[BEGIN]

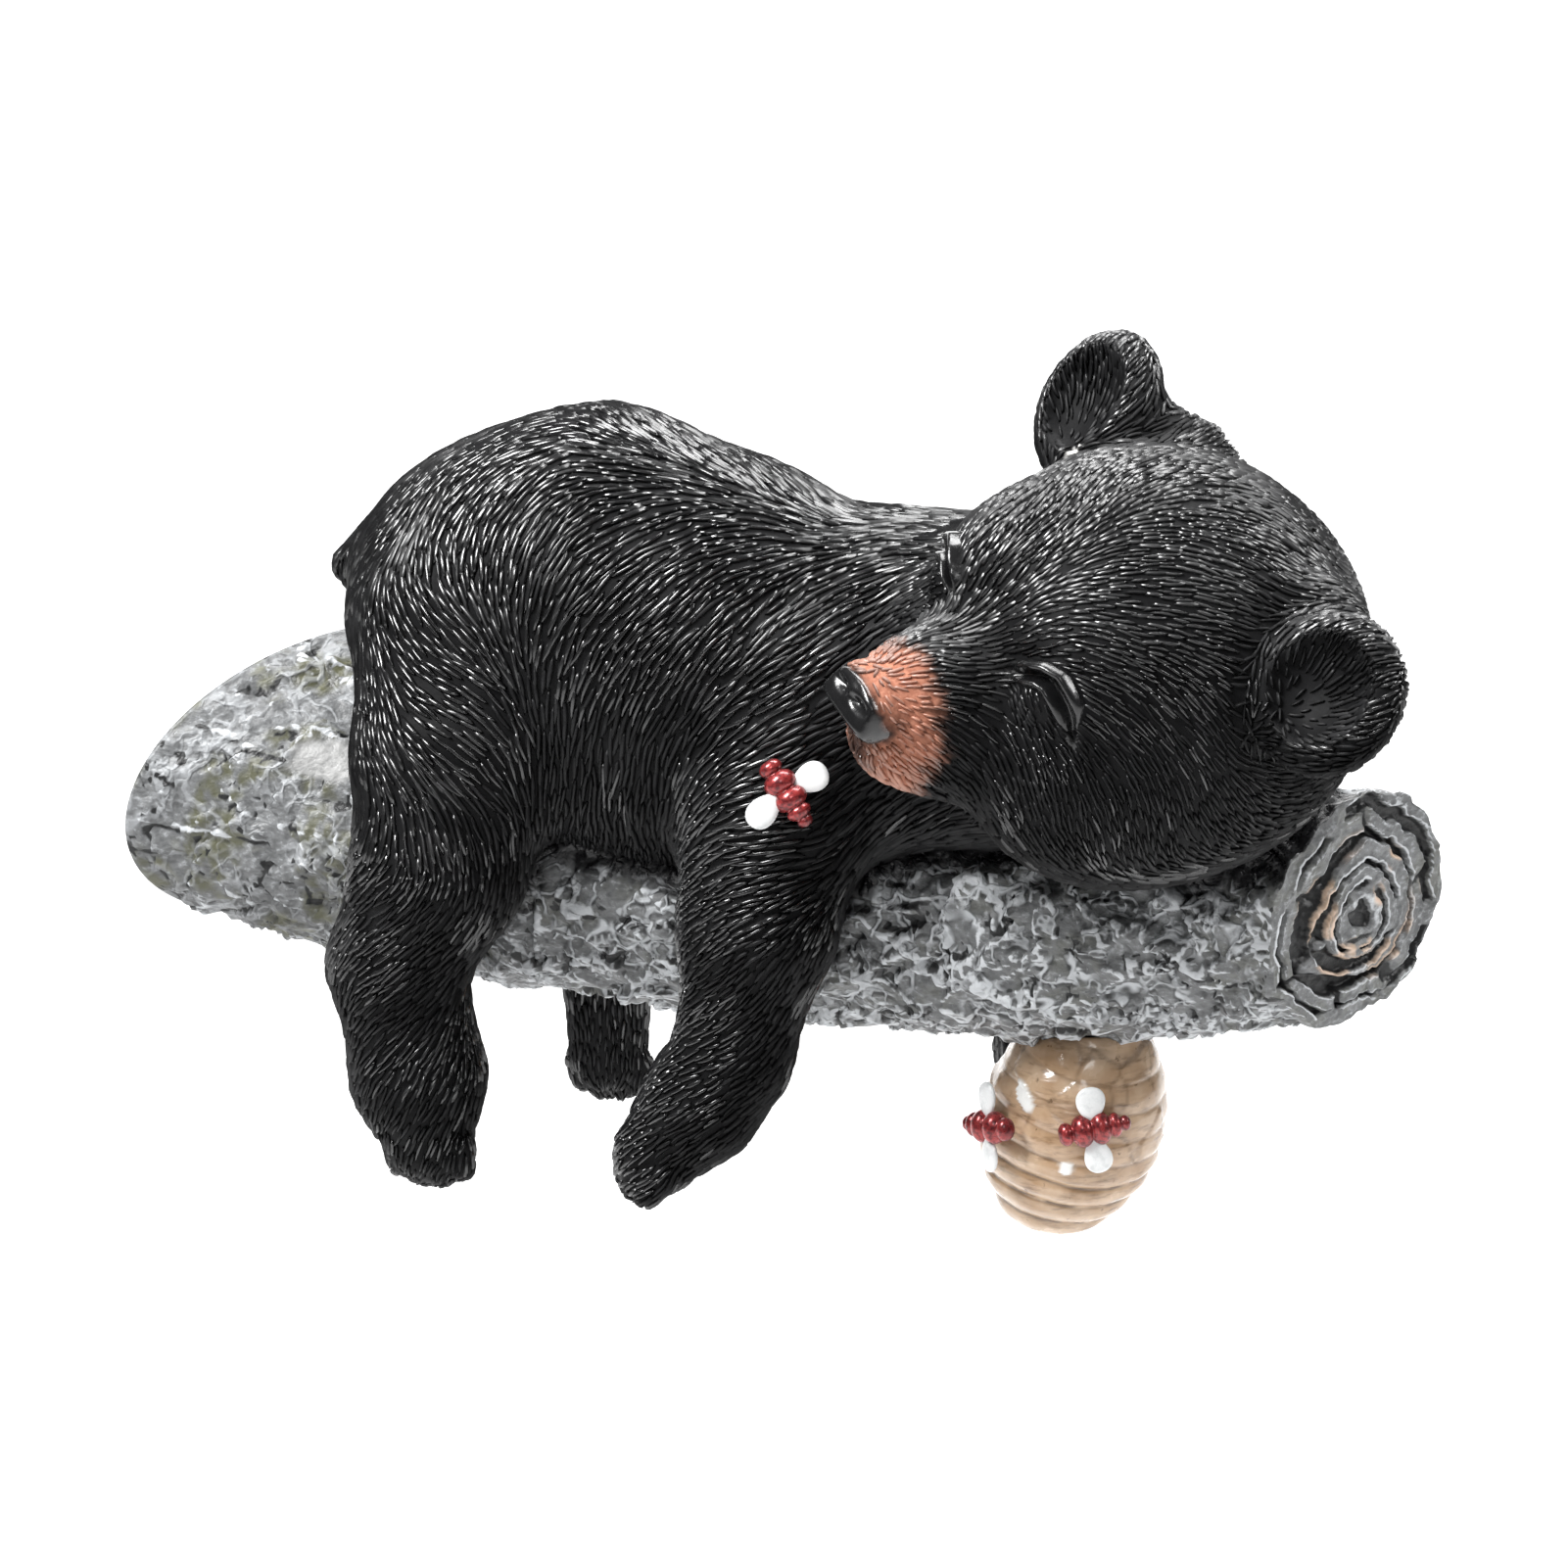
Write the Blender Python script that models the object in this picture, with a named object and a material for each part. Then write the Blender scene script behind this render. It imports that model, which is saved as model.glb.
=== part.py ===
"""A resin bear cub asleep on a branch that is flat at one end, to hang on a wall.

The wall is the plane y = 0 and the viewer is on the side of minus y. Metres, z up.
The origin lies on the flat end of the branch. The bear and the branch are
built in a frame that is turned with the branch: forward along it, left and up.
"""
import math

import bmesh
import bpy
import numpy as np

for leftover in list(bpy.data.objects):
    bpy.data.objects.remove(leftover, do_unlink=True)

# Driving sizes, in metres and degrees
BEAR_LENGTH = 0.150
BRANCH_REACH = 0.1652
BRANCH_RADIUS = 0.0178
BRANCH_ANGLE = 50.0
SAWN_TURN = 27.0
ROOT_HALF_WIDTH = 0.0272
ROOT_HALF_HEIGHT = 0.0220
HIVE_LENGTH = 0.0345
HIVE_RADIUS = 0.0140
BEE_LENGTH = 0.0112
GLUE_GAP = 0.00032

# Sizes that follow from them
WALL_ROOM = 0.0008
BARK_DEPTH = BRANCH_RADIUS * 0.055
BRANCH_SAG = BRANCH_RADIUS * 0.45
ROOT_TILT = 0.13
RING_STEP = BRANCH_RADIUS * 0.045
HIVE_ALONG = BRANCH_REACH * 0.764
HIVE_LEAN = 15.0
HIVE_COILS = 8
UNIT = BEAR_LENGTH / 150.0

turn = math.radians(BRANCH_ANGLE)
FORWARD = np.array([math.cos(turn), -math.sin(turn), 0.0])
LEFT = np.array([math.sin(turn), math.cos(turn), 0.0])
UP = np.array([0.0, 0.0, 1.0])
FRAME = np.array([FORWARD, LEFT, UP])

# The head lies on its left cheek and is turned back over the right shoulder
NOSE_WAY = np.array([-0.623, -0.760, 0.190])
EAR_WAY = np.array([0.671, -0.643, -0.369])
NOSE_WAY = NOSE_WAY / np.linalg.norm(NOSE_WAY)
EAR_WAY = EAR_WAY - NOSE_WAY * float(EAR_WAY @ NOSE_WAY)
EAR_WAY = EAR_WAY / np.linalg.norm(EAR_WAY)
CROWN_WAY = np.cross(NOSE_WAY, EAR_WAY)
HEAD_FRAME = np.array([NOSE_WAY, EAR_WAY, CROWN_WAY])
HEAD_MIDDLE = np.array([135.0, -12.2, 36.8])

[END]

• PROBLEM: Reproduce the entire listing word for word.

• RESULT:
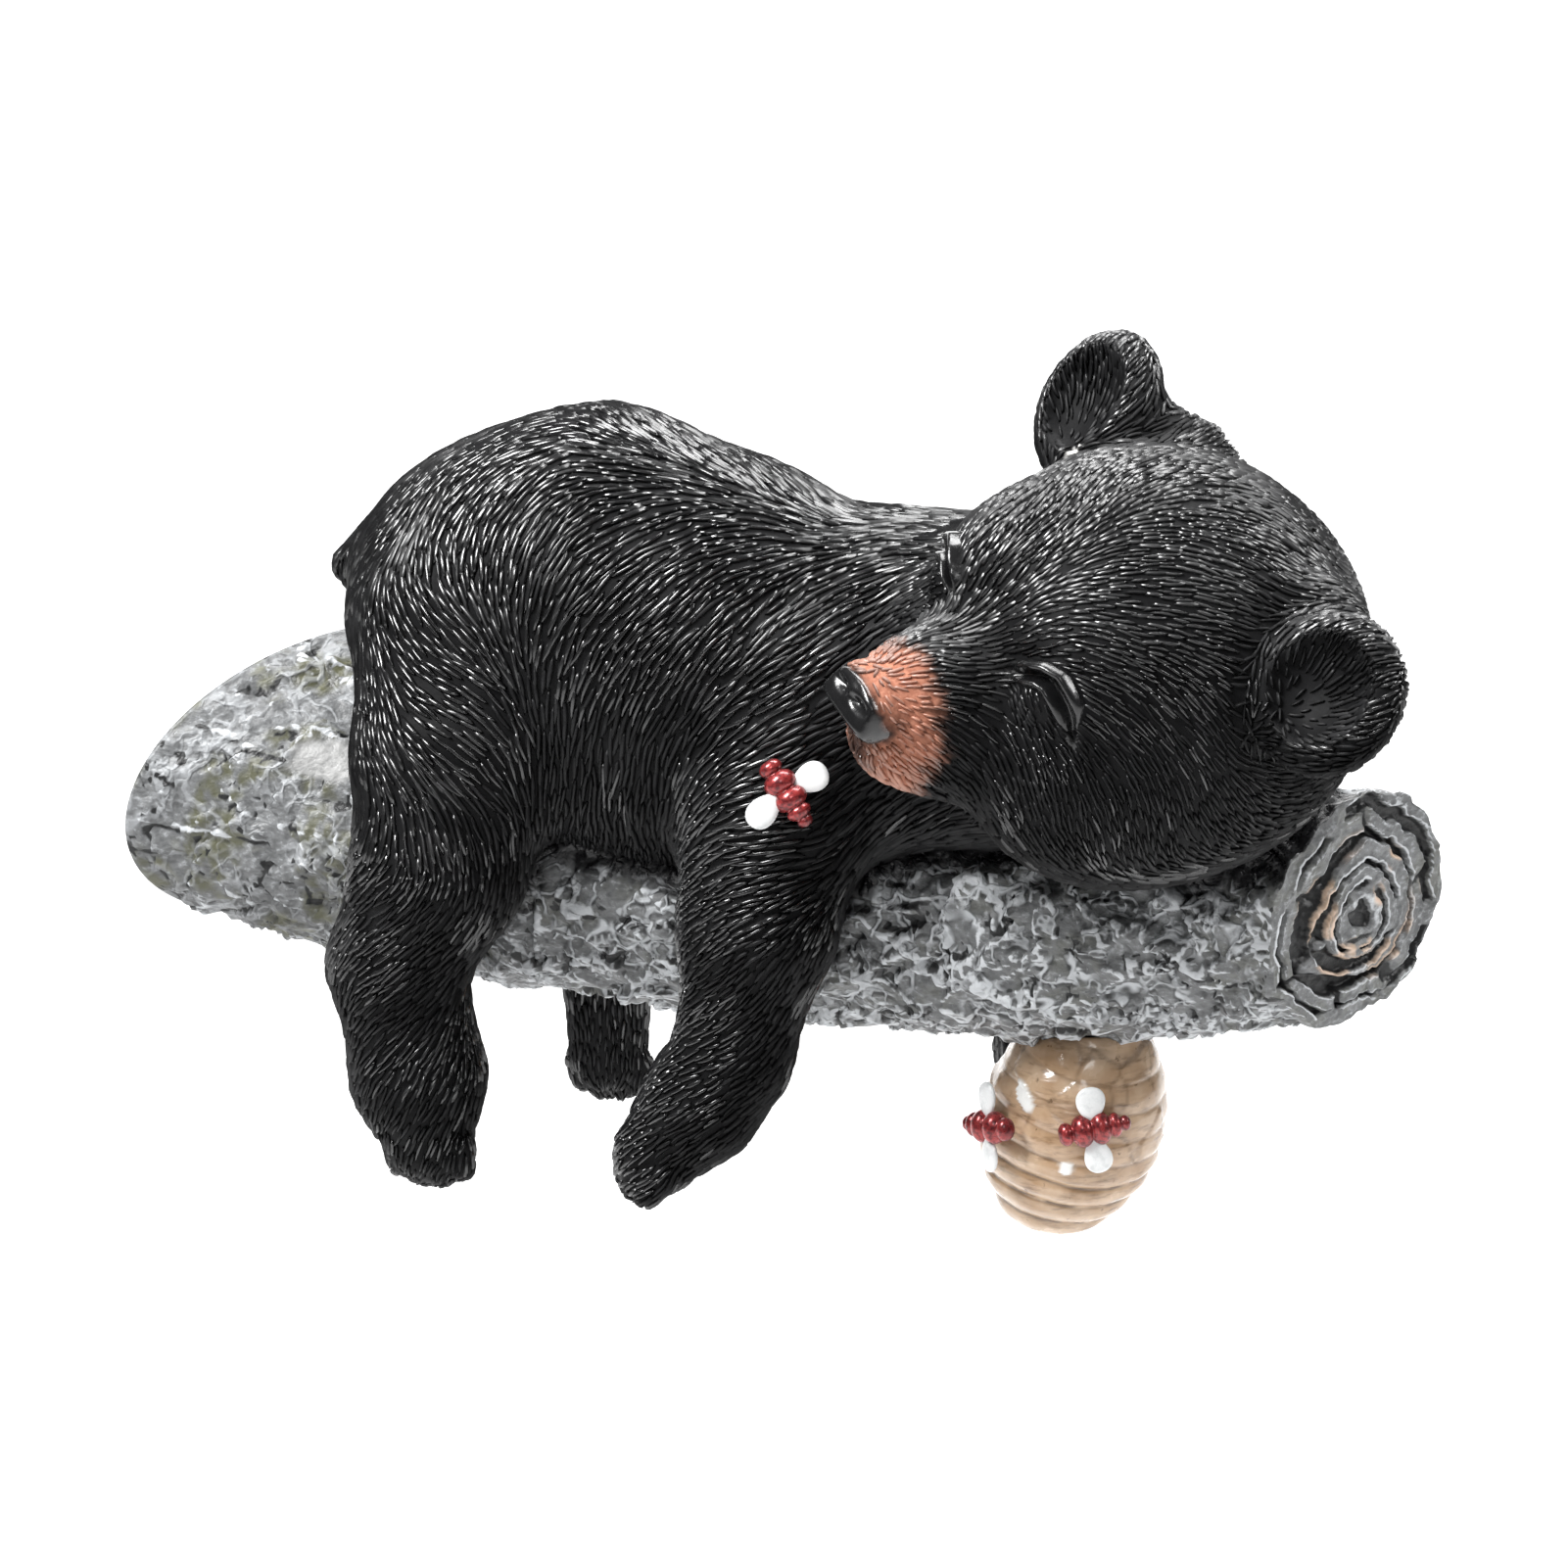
Write the Blender Python script that models the object in this picture, with a named object and a material for each part. Then write the Blender scene script behind this render. It imports that model, which is saved as model.glb.
=== part.py ===
"""A resin bear cub asleep on a branch that is flat at one end, to hang on a wall.

The wall is the plane y = 0 and the viewer is on the side of minus y. Metres, z up.
The origin lies on the flat end of the branch. The bear and the branch are
built in a frame that is turned with the branch: forward along it, left and up.
"""
import math

import bmesh
import bpy
import numpy as np

for leftover in list(bpy.data.objects):
    bpy.data.objects.remove(leftover, do_unlink=True)

# Driving sizes, in metres and degrees
BEAR_LENGTH = 0.150
BRANCH_REACH = 0.1652
BRANCH_RADIUS = 0.0178
BRANCH_ANGLE = 50.0
SAWN_TURN = 27.0
ROOT_HALF_WIDTH = 0.0272
ROOT_HALF_HEIGHT = 0.0220
HIVE_LENGTH = 0.0345
HIVE_RADIUS = 0.0140
BEE_LENGTH = 0.0112
GLUE_GAP = 0.00032

# Sizes that follow from them
WALL_ROOM = 0.0008
BARK_DEPTH = BRANCH_RADIUS * 0.055
BRANCH_SAG = BRANCH_RADIUS * 0.45
ROOT_TILT = 0.13
RING_STEP = BRANCH_RADIUS * 0.045
HIVE_ALONG = BRANCH_REACH * 0.764
HIVE_LEAN = 15.0
HIVE_COILS = 8
UNIT = BEAR_LENGTH / 150.0

turn = math.radians(BRANCH_ANGLE)
FORWARD = np.array([math.cos(turn), -math.sin(turn), 0.0])
LEFT = np.array([math.sin(turn), math.cos(turn), 0.0])
UP = np.array([0.0, 0.0, 1.0])
FRAME = np.array([FORWARD, LEFT, UP])

# The head lies on its left cheek and is turned back over the right shoulder
NOSE_WAY = np.array([-0.623, -0.760, 0.190])
EAR_WAY = np.array([0.671, -0.643, -0.369])
NOSE_WAY = NOSE_WAY / np.linalg.norm(NOSE_WAY)
EAR_WAY = EAR_WAY - NOSE_WAY * float(EAR_WAY @ NOSE_WAY)
EAR_WAY = EAR_WAY / np.linalg.norm(EAR_WAY)
CROWN_WAY = np.cross(NOSE_WAY, EAR_WAY)
HEAD_FRAME = np.array([NOSE_WAY, EAR_WAY, CROWN_WAY])
HEAD_MIDDLE = np.array([135.0, -12.2, 36.8])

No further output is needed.